US president-elect Donald Trump’s US flowered through the old union strongholds of the Midwest, along rivers and rail lines that once moved coal from southern Ohio and the hollows of West Virginia to the smelters of Pennsylvania.
It flowed south along the Mississippi River, through the rural Iowa counties that gave US president Barack Obama more votes than any Democrat in decades, and to the northeast, through a corner of Connecticut and deep into Maine.
And it extended through the suburbs of Cleveland and Minneapolis, of Manchester, New Hampshire, and the sprawl north of Tampa, Florida, where middle-class white voters chose Trump over Democratic candidate Hillary Rodham Clinton.
One of the biggest upsets in US political history was built on a coalition of white voters unlike that of any other previous Republican candidate, according to election results, and interviews with voters and demographic experts.
Trump’s coalition comprised not just staunchly conservative Republicans in the south and west. They were joined by millions of voters in the one-time heartlands of 20th-century liberal populism — the upper and lower Midwest — where white Americans without a college degree voted decisively to reject the more diverse, educated and cosmopolitan Democratic Party of the 21st century.
Trump spoke to their aspirations and fears more directly than any Republican candidate in decades, attacking illegal immigrants and Muslims, and promising early on Wednesday morning to return “the forgotten men and women of our country” to the symbolic and political forefront of US life.
He electrified the country’s white majority and mustered its full strength against long-term demographic decay.
“A lot of stuff he’s talking about is just God-given common sense, which I think both parties have lost,” said Tom Kirkpatrick, 51, a Trump supporter who used to work in an industrial laundry plant and is now on disability.
He stood near the Florida State Capitol on Tuesday, holding a US flag.
“Let’s put him in. And if he doesn’t do what he says, I’ll help you vote him out,” he said.
However, Trump also won over millions of voters who had once flocked to Obama’s promise of hope and change, and who on Tuesday saw in Trump their best chance to dampen the most painful blows of globalization and trade, to fight special interests, and to be heard and protected.

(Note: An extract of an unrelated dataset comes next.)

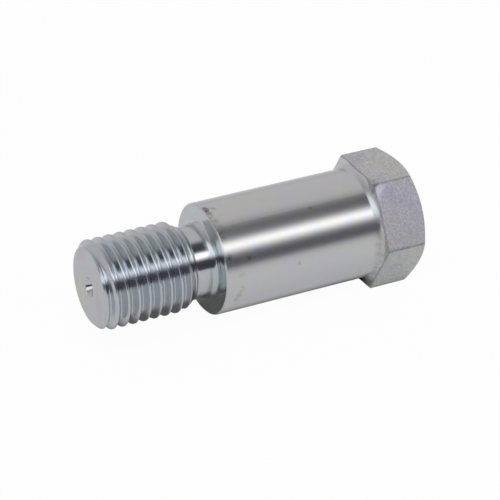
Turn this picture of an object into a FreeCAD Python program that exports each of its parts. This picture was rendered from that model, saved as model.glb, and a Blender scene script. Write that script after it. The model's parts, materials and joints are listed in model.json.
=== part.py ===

Clinton won by a greater margin than Obama among affluent whites, particularly those living in the Democratic Party’s prosperous coastal strongholds: Washington and Boston, Seattle and New York. In Manhattan, where Trump lives and works — and where his fellow citizens mocked and jeered him as he voted on Tuesday — Clinton won by a record margin of 87 percent to Trump’s 10 percent. Around the country, she won a majority of voters overall, harvesting the country’s growing and densely packed big cities, and a plurality of the suburbs.
However, Trump won low-
income white voters to the Republican ticket, reversing a partisan divide along class lines that is as old as the Democratic and Republican parties — a replay of the Brexit vote in June, when the old bastions of Britain’s Labor-left voted decisively to leave the EU. His breakthrough among white working-class voters in the north not only erased the Democratic advantage, but reversed it, giving him a victory in the electoral college while losing the national popular vote.
Most strikingly, Trump won his largest margins among middle-
income white voters, according to exit polls, a revolt not only of the white working class, but of the country’s vast white middle class.
He did better than past Republicans in the sprawling suburbs along Florida’s central coasts, countering and reversing Clinton’s gains among Hispanic voters. He held down Clinton’s margins in the Philadelphia suburbs, defying expectations that Clinton would outperform Obama by a wide margin.
Clinton won the US of big, racially diverse cities and centers of the new economy, from Silicon Valley to the Silicon Slopes of Utah, where many traditional Republican voters rejected Trump.
However, lining up for Trump was a parallel urban US of smaller cities — places like Scranton, Pennsylvania; Youngstown, Ohio; and Dubuque, Iowa — that boomed during the industrial era, and are still connected by the arteries of the old US economy.
By Wednesday, the notion of a Democratic electoral map advantage bolstered by rising Hispanic power seemed distant.
Even if Clinton had won Florida, Trump would have powered to victory through the new Republican heartland in the Midwest, in states like Pennsylvania, Wisconsin and Michigan, where Hispanic voters represent just a fraction of the electorate.
Nor was the growing Hispanic vote — and Clinton’s strength among well-educated voters — enough to pull her especially close in either Arizona or Texas, the only two heavily Hispanic states that could have plausibly joined Florida to put her over the top.